The 1963 NCAA Championship and the obstacles faced on the team's road to victory in a racially segregated country put Loyola in the national spotlight. Before the championship, there was a "gentlemen's agreement" among college teams limiting how many black players could play during a game. Beginning in 1961, Loyola head coach George Ireland broke that agreement by putting as many as four black players on the court at every game. In 1962-63, Ireland played four black starters in every game. In a game in Oklahoma City against Wyoming, Ireland replaced fouled-out starter John Egan with Pablo Robertson (even with two white players available on his bench), marking the first time an NCAA Division I college team fielded five black players.

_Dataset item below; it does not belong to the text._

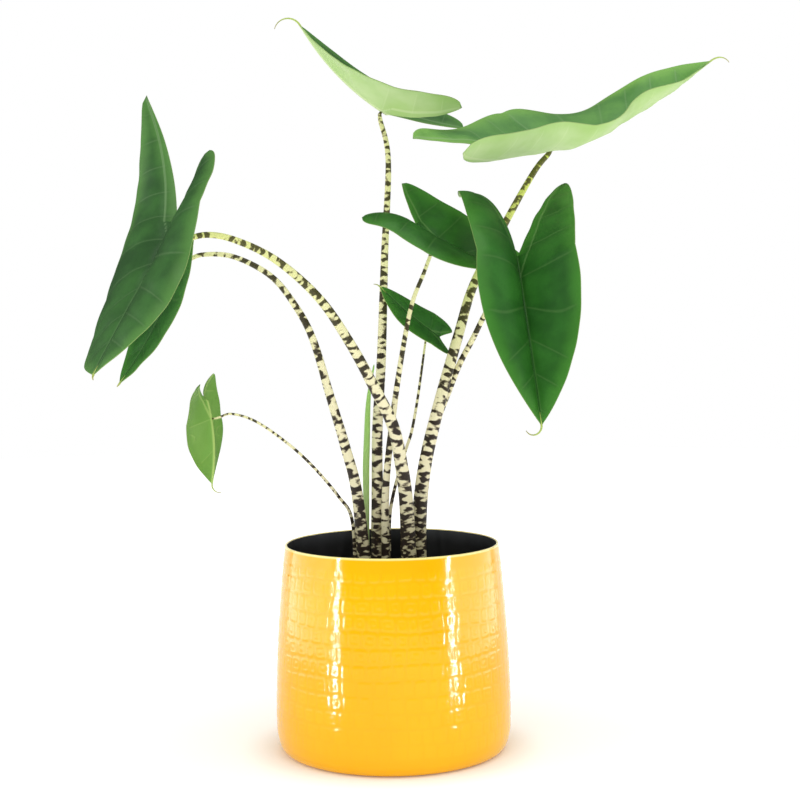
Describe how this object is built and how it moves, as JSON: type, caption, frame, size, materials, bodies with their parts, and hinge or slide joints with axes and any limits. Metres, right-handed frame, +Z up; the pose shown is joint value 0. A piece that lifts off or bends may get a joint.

After winning its first round NCAA tournament game on March 11, 1963 against Tennessee Tech, the Loyola Ramblers were scheduled to play in the second round against Mississippi State, which practiced racial segregation. Mississippi Governor Ross R. Barnett banned the Mississippi school from traveling to the tournament to play against Loyola's black players. Sending a decoy team to divert state police, the Mississippi State team successfully sneaked out of the state to play the Ramblers. Loyola won and went on to beat Illinois in its regional final and Duke in the national semifinals. At the NCAA Final, newspapers reported that the Ramblers didn't have a chance against Cincinnati, the two-time defending national champions. In one of the closest games of the season, Loyola became the third Jesuit University (Holy Cross won in 1947 and San Francisco won twice in the 1950s) to ever win the NCAA Tournament. Loyola remains the only school in Chicago, and in the state of Illinois, to do so.

The Ramblers made three more NCAA tournaments in the 1960s (1964, 1966, 1968), but then went without an NCAA bid until 1985. This proved the prelude to an even longer tournament drought—their next appearance would not come until 2018.

Going into the 2017–18 season, the Ramblers were picked by MVC media to finish third in the conference. They nonetheless made their best start to the season in over 50 years, going 10–1 before losing their final nonconference game. This run was highlighted by a 65–59 win at then-#5 Florida, the Ramblers' first win over a top-5 team since 1984. They went on to win the MVC regular-season title outright, their first regular-season title ever in the MVC and in any conference since 1987, and also won the MVC tournament. This proved merely the prelude to an astonishing NCAA tournament run.

The Ramblers, seeded 11th in the South Region, won their first three tournament games over Miami, Tennessee, and Nevada—all ranked in the final AP Poll before the NCAA tournament—by a total of 4 points. They had much less difficulty in their regional final against Kansas State, winning 78–62 to punch their first Final Four ticket since 1963. During the tournament run, the Ramblers' team chaplain, then-98-year-old nun Sister Jean, became an international media celebrity. Their run ended in the national semifinals with a 69–57 loss to Michigan.